REQUEST: Copy each line below that contains "degrees".
---------- RECORDS SUPPLIED ----------
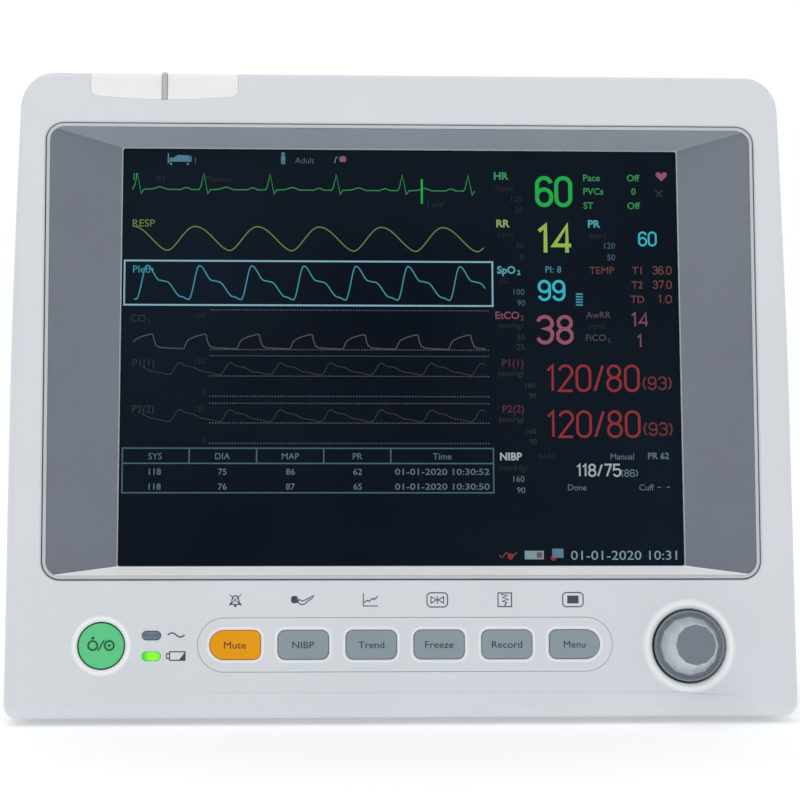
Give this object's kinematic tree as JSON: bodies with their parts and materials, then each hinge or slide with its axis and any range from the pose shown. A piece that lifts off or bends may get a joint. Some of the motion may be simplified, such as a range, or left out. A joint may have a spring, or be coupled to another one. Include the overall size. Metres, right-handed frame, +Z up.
{
  "type": "patient monitor",
  "caption": "Bedside patient monitor with leaning front, recessed display, key row, push knob, alarm lamp, side sockets, recorder, battery door and folding handle.",
  "frame": {"origin": "on the floor, under the middle of the bounding box", "axes": "+Z up, the display faces -Y and leans back 8 degrees, +X to the right of someone facing the display"},
  "size_m": [0.2922, 0.154, 0.2433],
  "materials": {
    "bezel_white": "fine texture, painted off-white",
    "rear_white": "fine texture, moulded off-white",
    "mask_silver": "metallic grey paint",
    "glass_black": "dark display window",
    "key_grey": "satin blue-grey",
    "key_orange": "satin orange",
    "button_green": "satin green",
    "knob_grey": "satin blue-grey",
    "lamp_cream": "translucent diffuser",
    "led_slate": "unlit light pipe",
    "led_green": "lit light pipe",
    "socket_blue": "moulded",
    "dark_plastic": "moulded black",
    "steel": "plain",
    "aluminium": "plain",
    "brass": "plain",
    "rubber": "matt",
    "board_green": "solder mask",
    "paper": "thermal paper",
    "battery_grey": "moulded"
  },
  "bodies": {
    "case": {"ac_inlet": "dark_plastic", "alarm_lamp_divider": "bezel_white", "alarm_lamp_left": "lamp_cream", "alarm_lamp_right": "lamp_cream", "battery_pack": "battery_grey", "battery_tray": "rear_white", "chassis": "aluminium", "co2_socket": "socket_blue", "connector_panel": "bezel_white", "display_mask": "mask_silver", "ecg_socket": "socket_blue", "encoder_body": "steel", "equipotential_terminal": "brass", "foot_front_left": "rubber", "foot_front_right": "rubber", "foot_rear_left": "rubber", "foot_rear_right": "rubber", "front_housing": "bezel_white", "heat_sink": "aluminium", "ibp_sockets": "socket_blue", "key_surround": "bezel_white", "keypad_board": "board_green", "lcd_glass": "glass_black", "lcd_panel": "steel", "led_battery": "led_green", "led_mains": "led_slate", "main_board": "board_green", "mounting_plate": "aluminium", "network_port": "steel", "nibp_nozzle": "steel", "nibp_pump": "steel", "paper_spindle": "dark_plastic", "parameter_board": "board_green", "power_supply": "board_green", "print_head": "dark_plastic", "rear_housing": "rear_white", "recorder_frame": "bezel_white", "speaker": "dark_plastic", "spo2_socket": "socket_blue", "stepper_motor": "steel", "temp_sockets": "socket_blue"},
    "power_button": {"power_button": "button_green"},
    "key_mute_cap": {"key_mute": "key_orange"},
    "key_nibp_cap": {"key_nibp": "key_grey"},
    "key_trend_cap": {"key_trend": "key_grey"},
    "key_freeze_cap": {"key_freeze": "key_grey"},
    "key_record_cap": {"key_record": "key_grey"},
    "key_menu_cap": {"key_menu": "key_grey"},
    "knob_carrier": {"encoder_plunger": "dark_plastic"},
    "knob_turning": {"knob": "knob_grey", "encoder_shaft": "steel"},
    "carry_handle": {"handle": "bezel_white"},
    "recorder_flap": {"recorder_door": "bezel_white"},
    "recorder_button": {"recorder_release": "key_grey"},
    "roll": {"paper_roll": "paper"},
    "platen": {"platen_roller": "rubber", "platen_gear": "dark_plastic"},
    "pinion": {"motor_pinion": "brass"},
    "battery_flap": {"battery_door": "bezel_white"},
    "battery_catch": {"battery_latch": "key_grey"}
  },
  "joints": [
    {"name": "power_press", "type": "slide", "parent": "case", "child": "power_button", "axis": [0, 0.9903, -0.1392], "range_m": [0, 0.0008], "stiffness_N_per_m": 800},
    {"name": "key_mute_press", "type": "slide", "parent": "case", "child": "key_mute_cap", "axis": [0, 0.9903, -0.1392], "range_m": [0, 0.0008], "stiffness_N_per_m": 800},
    {"name": "key_nibp_press", "type": "slide", "parent": "case", "child": "key_nibp_cap", "axis": [0, 0.9903, -0.1392], "range_m": [0, 0.0008], "stiffness_N_per_m": 800},
    {"name": "key_trend_press", "type": "slide", "parent": "case", "child": "key_trend_cap", "axis": [0, 0.9903, -0.1392], "range_m": [0, 0.0008], "stiffness_N_per_m": 800},
    {"name": "key_freeze_press", "type": "slide", "parent": "case", "child": "key_freeze_cap", "axis": [0, 0.9903, -0.1392], "range_m": [0, 0.0008], "stiffness_N_per_m": 800},
    {"name": "key_record_press", "type": "slide", "parent": "case", "child": "key_record_cap", "axis": [0, 0.9903, -0.1392], "range_m": [0, 0.0008], "stiffness_N_per_m": 800},
    {"name": "key_menu_press", "type": "slide", "parent": "case", "child": "key_menu_cap", "axis": [0, 0.9903, -0.1392], "range_m": [0, 0.0008], "stiffness_N_per_m": 800},
    {"name": "knob_press", "type": "slide", "parent": "case", "child": "knob_carrier", "axis": [0, 0.9903, -0.1392], "range_m": [0, 0.0007], "stiffness_N_per_m": 1500},
    {"name": "knob_turn", "type": "hinge", "parent": "knob_carrier", "child": "knob_turning", "pos_m": [0.1052, -0.06081, 0.02864], "axis": [0, -0.9903, 0.1392], "continuous": true},
    {"name": "handle_fold", "type": "hinge", "parent": "case", "child": "carry_handle", "pos_m": [0, 0.029, 0.224], "axis": [1, 0, 0], "range_deg": [0, 90]},
    {"name": "recorder_door_hinge", "type": "hinge", "parent": "case", "child": "recorder_flap", "pos_m": [0.1391, 0, 0.1004], "axis": [0, 1, 0], "range_deg": [0, 100]},
    {"name": "recorder_release_press", "type": "slide", "parent": "case", "child": "recorder_button", "axis": [-1, 0, 0], "range_m": [0, 0.0015], "stiffness_N_per_m": 500},
    {"name": "paper_roll_turn", "type": "hinge", "parent": "case", "child": "roll", "pos_m": [0.1175, 0, 0.1185], "axis": [0, 1, 0], "continuous": true},
    {"name": "platen_turn", "type": "hinge", "parent": "case", "child": "platen", "pos_m": [0.13, 0, 0.153], "axis": [0, 1, 0], "continuous": true},
    {"name": "motor_turn", "type": "hinge", "parent": "case", "child": "pinion", "pos_m": [0.11905, 0, 0.153], "axis": [0, 1, 0], "continuous": true},
    {"name": "battery_door_hinge", "type": "hinge", "parent": "case", "child": "battery_flap", "pos_m": [0.1391, 0, 0.0475], "axis": [0, -1, 0], "range_deg": [0, 80]},
    {"name": "battery_latch_slide", "type": "slide", "parent": "battery_flap", "child": "battery_catch", "axis": [0, 0, 1], "range_m": [0, 0.002], "stiffness_N_per_m": 400}
  ],
  "couplings": [
    {"joint": "platen_turn", "follows": "paper_roll_turn", "ratio": -4.2222},
    {"joint": "motor_turn", "follows": "paper_roll_turn", "ratio": 8.4444}
  ]
}
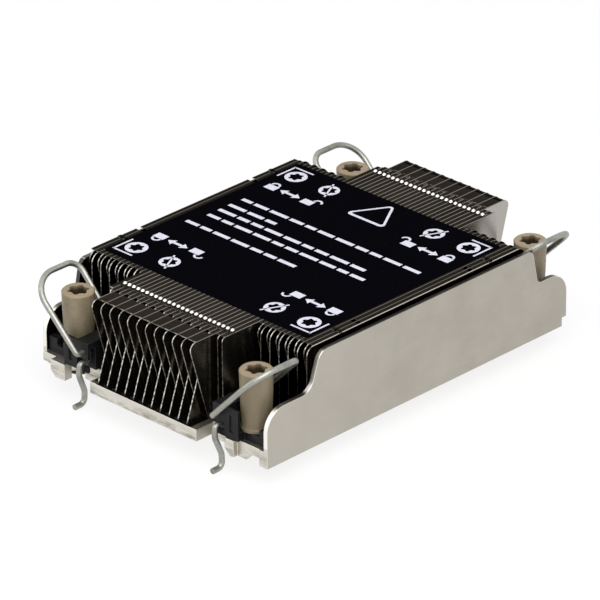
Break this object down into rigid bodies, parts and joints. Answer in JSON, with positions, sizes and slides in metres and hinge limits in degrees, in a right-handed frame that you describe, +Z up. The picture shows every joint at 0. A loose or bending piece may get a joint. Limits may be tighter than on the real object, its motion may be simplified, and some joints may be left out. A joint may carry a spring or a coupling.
{
  "type": "passive server cpu heatsink",
  "caption": "Low fin-stack heatsink on a flat plate with two side walls, captive drive nuts and swinging wire loops at its corners.",
  "frame": {"origin": "centre of the overall box in X and Y, at the underside of the wires' hooks in Z", "axes": "+Y along the fins and the air's way, +X across the fins, +Z up from the processor"},
  "size_m": [0.0782, 0.1142, 0.0318],
  "materials": {
    "plate": "satin, nickel tint",
    "fins": "bare sheet, bright cut edges",
    "label": "satin film",
    "retainer": "moulded, satin",
    "nut": "natural moulded resin",
    "insert": "turned",
    "clip": "black",
    "wire": "drawn wire"
  },
  "bodies": {
    "heatsink": {"base": "plate", "long_fin_01": "fins", "long_fin_02": "fins", "long_fin_03": "fins", "long_fin_04": "fins", "long_fin_05": "fins", "long_fin_06": "fins", "long_fin_07": "fins", "long_fin_08": "fins", "long_fin_09": "fins", "long_fin_10": "fins", "long_fin_11": "fins", "long_fin_12": "fins", "long_fin_13": "fins", "long_fin_14": "fins", "long_fin_15": "fins", "long_fin_16": "fins", "long_fin_17": "fins", "long_fin_18": "fins", "long_fin_19": "fins", "long_fin_20": "fins", "long_fin_21": "fins", "long_fin_22": "fins", "long_fin_23": "fins", "long_fin_24": "fins", "long_fin_25": "fins", "long_fin_26": "fins", "side_fins_left": "fins", "side_fins_right": "fins", "label": "label", "retainer_front_left": "retainer", "retainer_front_right": "retainer", "retainer_back_left": "retainer", "retainer_back_right": "retainer"},
    "captive_nut_front_left": {"nut_front_left": "nut", "insert_front_left": "insert", "clip_front_left": "clip"},
    "tilt_wire_front_left": {"wire_front_left": "wire"},
    "captive_nut_front_right": {"nut_front_right": "nut", "insert_front_right": "insert", "clip_front_right": "clip"},
    "tilt_wire_front_right": {"wire_front_right": "wire"},
    "captive_nut_back_left": {"nut_back_left": "nut", "insert_back_left": "insert", "clip_back_left": "clip"},
    "tilt_wire_back_left": {"wire_back_left": "wire"},
    "captive_nut_back_right": {"nut_back_right": "nut", "insert_back_right": "insert", "clip_back_right": "clip"},
    "tilt_wire_back_right": {"wire_back_right": "wire"}
  },
  "joints": [
    {"name": "nut_spin_front_left", "type": "hinge", "parent": "heatsink", "child": "captive_nut_front_left", "pos_m": [-0.0305, -0.0482, 0.0098], "axis": [0, 0, 1], "continuous": true},
    {"name": "wire_swing_front_left", "type": "hinge", "parent": "heatsink", "child": "tilt_wire_front_left", "pos_m": [-0.02311, -0.0478, 0.0151], "axis": [0, 1, 0], "range_deg": [0, 24]},
    {"name": "nut_spin_front_right", "type": "hinge", "parent": "heatsink", "child": "captive_nut_front_right", "pos_m": [0.0305, -0.0482, 0.0098], "axis": [0, 0, 1], "continuous": true},
    {"name": "wire_swing_front_right", "type": "hinge", "parent": "heatsink", "child": "tilt_wire_front_right", "pos_m": [0.02311, -0.0478, 0.0151], "axis": [0, -1, 0], "range_deg": [0, 10]},
    {"name": "nut_spin_back_left", "type": "hinge", "parent": "heatsink", "child": "captive_nut_back_left", "pos_m": [-0.0305, 0.0482, 0.0098], "axis": [0, 0, 1], "continuous": true},
    {"name": "wire_swing_back_left", "type": "hinge", "parent": "heatsink", "child": "tilt_wire_back_left", "pos_m": [-0.02311, 0.0478, 0.0151], "axis": [0, 1, 0], "range_deg": [0, 10]},
    {"name": "nut_spin_back_right", "type": "hinge", "parent": "heatsink", "child": "captive_nut_back_right", "pos_m": [0.0305, 0.0482, 0.0098], "axis": [0, 0, 1], "continuous": true},
    {"name": "wire_swing_back_right", "type": "hinge", "parent": "heatsink", "child": "tilt_wire_back_right", "pos_m": [0.02311, 0.0478, 0.0151], "axis": [0, -1, 0], "range_deg": [0, 24]}
  ]
}
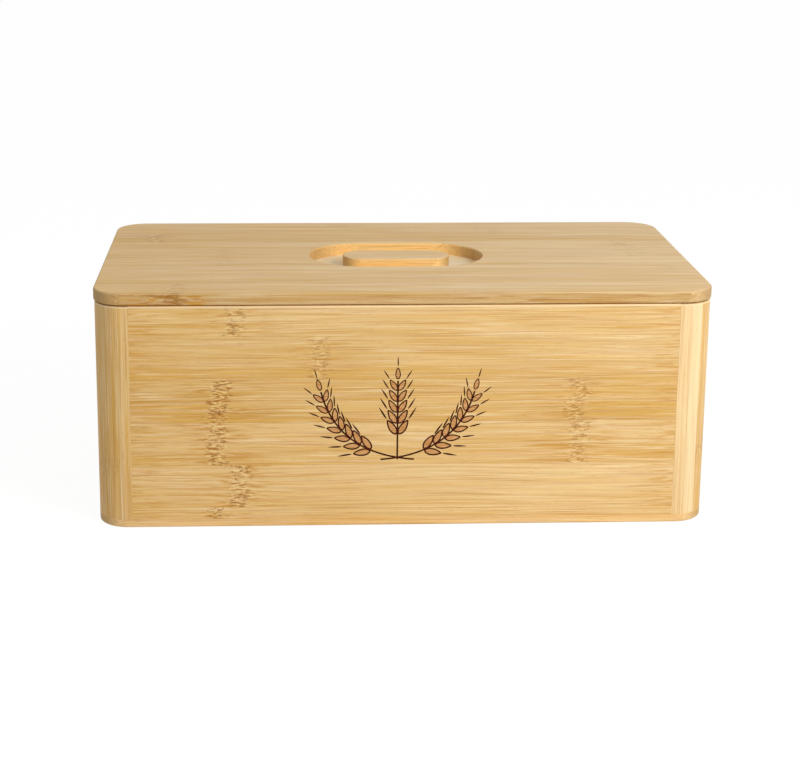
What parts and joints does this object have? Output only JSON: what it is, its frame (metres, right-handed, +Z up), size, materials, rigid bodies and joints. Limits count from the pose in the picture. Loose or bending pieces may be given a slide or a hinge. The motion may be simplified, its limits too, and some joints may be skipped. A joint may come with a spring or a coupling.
{
  "type": "bread box with lift-off lid",
  "caption": "Long low bread box of laminated bamboo with rounded upright corners and a flat lift-off lid; a grip stands in a routed oval finger recess in the lid.",
  "frame": {"origin": "centre of the box's footprint, on the surface that it stands on", "axes": "+X along the long front, to the right for someone facing the front; -Y out of the front; +Z up"},
  "size_m": [0.331, 0.181, 0.13],
  "materials": {
    "wall_bamboo": "sanded and thinly lacquered, satin",
    "post_bamboo": "sanded and thinly lacquered, satin",
    "base_bamboo": "sanded and thinly lacquered, satin",
    "lid_bamboo": "sanded and thinly lacquered, satin",
    "lid_inner_bamboo": "sanded, matt"
  },
  "bodies": {
    "box": {"base_panel": "base_bamboo", "front_panel": "wall_bamboo", "back_panel": "wall_bamboo", "left_panel": "wall_bamboo", "right_panel": "wall_bamboo", "post_front_left": "post_bamboo", "post_front_right": "post_bamboo", "post_back_left": "post_bamboo", "post_back_right": "post_bamboo"},
    "lid": {"lid_board": "lid_bamboo", "lid_inner_panel": "lid_inner_bamboo", "lid_grip": "lid_bamboo"}
  },
  "joints": [
    {"name": "lid_lift", "type": "slide", "parent": "box", "child": "lid", "axis": [0, 0, 1], "range_m": [0, 0.08]}
  ]
}
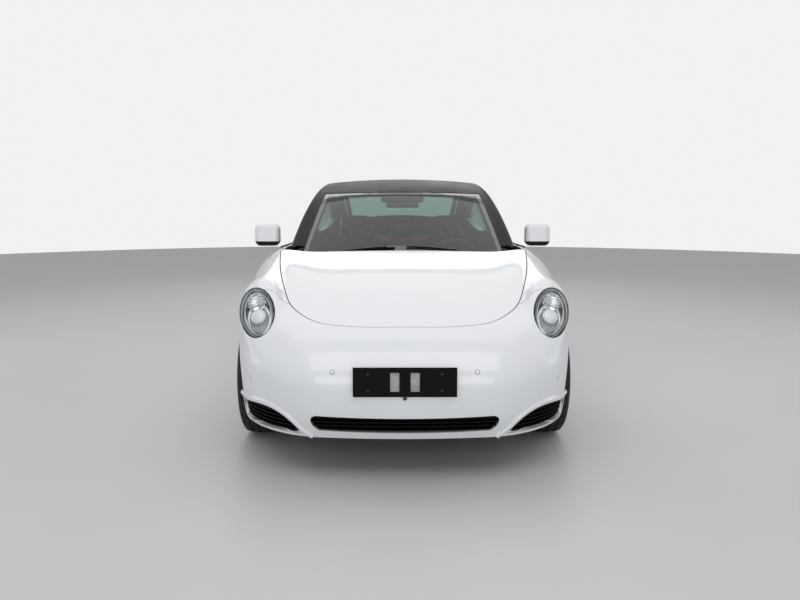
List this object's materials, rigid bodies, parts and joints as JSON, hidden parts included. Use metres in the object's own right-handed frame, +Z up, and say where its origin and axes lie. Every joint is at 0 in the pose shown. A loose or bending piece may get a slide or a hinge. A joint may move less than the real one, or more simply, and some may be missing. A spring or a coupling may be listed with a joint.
{
  "type": "electric fastback sedan",
  "caption": "Four-door battery-electric fastback saloon with rounded wings, upright oval headlamps, a black roof, opening doors, bonnet and tailgate, and steered front wheels.",
  "frame": {"origin": "on the ground, midway along the overall length and width", "axes": "+Z up, nose towards -Y, +X to the car's left"},
  "size_m": [2.016, 4.8698, 1.501],
  "materials": {
    "white_paint": "gloss",
    "black_paint": "gloss",
    "dark_steel": "satin",
    "black_plastic": "matt",
    "glass": "gloss",
    "lamp": "gloss",
    "red_lamp": "gloss",
    "rubber": "matt",
    "alloy": "satin",
    "iron": "satin",
    "leather": "satin",
    "trim": "satin",
    "battery_case": "satin"
  },
  "bodies": {
    "body": {"body_side_left": "white_paint", "body_side_right": "white_paint", "front_fender_left": "white_paint", "front_fender_right": "white_paint", "floor_pan": "dark_steel", "battery_pack": "battery_case", "front_bumper": "white_paint", "bumper_grilles": "black_plastic", "rear_bumper": "white_paint", "roof": "black_paint", "windscreen": "glass", "quarter_glass_left": "glass", "quarter_glass_right": "glass", "headlamp_left": "lamp", "headlamp_right": "lamp", "front_seat_left": "leather", "front_seat_right": "leather", "rear_seat": "leather", "dashboard": "trim", "centre_console": "trim", "front_compartment": "black_plastic", "front_subframe": "dark_steel", "rear_axle": "dark_steel", "drive_motor": "alloy", "front_plate_holder": "black_plastic"},
    "bonnet": {"bonnet": "white_paint"},
    "tailgate": {"tailgate": "white_paint", "tailgate_glass": "glass", "tail_lamp": "red_lamp"},
    "steering_wheel": {"steering_wheel": "leather"},
    "door_front_left": {"door_front_left": "white_paint", "door_front_glass_left": "glass", "mirror_left": "white_paint"},
    "door_rear_left": {"door_rear_left": "white_paint", "door_rear_glass_left": "glass"},
    "knuckle_left": {"knuckle_left": "iron"},
    "wheel_front_left": {"wheel_front_left": "alloy", "tyre_front_left": "rubber"},
    "wheel_rear_left": {"wheel_rear_left": "alloy", "tyre_rear_left": "rubber"},
    "door_front_right": {"door_front_right": "white_paint", "door_front_glass_right": "glass", "mirror_right": "white_paint"},
    "door_rear_right": {"door_rear_right": "white_paint", "door_rear_glass_right": "glass"},
    "knuckle_right": {"knuckle_right": "iron"},
    "wheel_front_right": {"wheel_front_right": "alloy", "tyre_front_right": "rubber"},
    "wheel_rear_right": {"wheel_rear_right": "alloy", "tyre_rear_right": "rubber"}
  },
  "joints": [
    {"name": "door_front_left_hinge", "type": "hinge", "parent": "body", "child": "door_front_left", "pos_m": [0.912, -1.002, 0.6], "axis": [0, 0, -1], "range_deg": [0, 65]},
    {"name": "door_rear_left_hinge", "type": "hinge", "parent": "body", "child": "door_rear_left", "pos_m": [0.912, 0.141, 0.6], "axis": [0, 0, -1], "range_deg": [0, 65]},
    {"name": "steer_left", "type": "hinge", "parent": "body", "child": "knuckle_left", "pos_m": [0.72, -1.497, 0.347], "axis": [0, 0, 1], "range_deg": [-35, 35]},
    {"name": "wheel_front_left_spin", "type": "hinge", "parent": "knuckle_left", "child": "wheel_front_left", "pos_m": [0.79, -1.497, 0.347], "axis": [1, 0, 0], "continuous": true},
    {"name": "wheel_rear_left_spin", "type": "hinge", "parent": "body", "child": "wheel_rear_left", "pos_m": [0.8, 1.373, 0.347], "axis": [1, 0, 0], "continuous": true},
    {"name": "door_front_right_hinge", "type": "hinge", "parent": "body", "child": "door_front_right", "pos_m": [-0.912, -1.002, 0.6], "axis": [0, 0, 1], "range_deg": [0, 65]},
    {"name": "door_rear_right_hinge", "type": "hinge", "parent": "body", "child": "door_rear_right", "pos_m": [-0.912, 0.141, 0.6], "axis": [0, 0, 1], "range_deg": [0, 65]},
    {"name": "steer_right", "type": "hinge", "parent": "body", "child": "knuckle_right", "pos_m": [-0.72, -1.497, 0.347], "axis": [0, 0, 1], "range_deg": [-35, 35]},
    {"name": "wheel_front_right_spin", "type": "hinge", "parent": "knuckle_right", "child": "wheel_front_right", "pos_m": [-0.79, -1.497, 0.347], "axis": [1, 0, 0], "continuous": true},
    {"name": "wheel_rear_right_spin", "type": "hinge", "parent": "body", "child": "wheel_rear_right", "pos_m": [-0.8, 1.373, 0.347], "axis": [1, 0, 0], "continuous": true},
    {"name": "bonnet_hinge", "type": "hinge", "parent": "body", "child": "bonnet", "pos_m": [0, -1.236, 1.054], "axis": [-1, 0, 0], "range_deg": [0, 60]},
    {"name": "tailgate_hinge", "type": "hinge", "parent": "body", "child": "tailgate", "pos_m": [0, 0.652, 1.498], "axis": [1, 0, 0], "range_deg": [0, 70]},
    {"name": "steering_wheel_turn", "type": "hinge", "parent": "body", "child": "steering_wheel", "pos_m": [0.355, -0.56, 0.905], "axis": [0, 0.9063, 0.4226], "range_deg": [-490, 490]}
  ],
  "couplings": [
    {"joint": "steer_right", "follows": "steer_left", "ratio": 1},
    {"joint": "steering_wheel_turn", "follows": "steer_left", "ratio": 14}
  ]
}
----------
ANSWER BELOW:
  "frame": {"origin": "on the floor, under the middle of the bounding box", "axes": "+Z up, the display faces -Y and leans back 8 degrees, +X to the right of someone facing the display"},
Break this object down into rigid bodies, parts and joints. Answer in JSON, with positions, sizes and slides in metres and hinge limits in degrees, in a right-handed frame that you describe, +Z up. The picture shows every joint at 0. A loose or bending piece may get a joint. Limits may be tighter than on the real object, its motion may be simplified, and some joints may be left out. A joint may carry a spring or a coupling.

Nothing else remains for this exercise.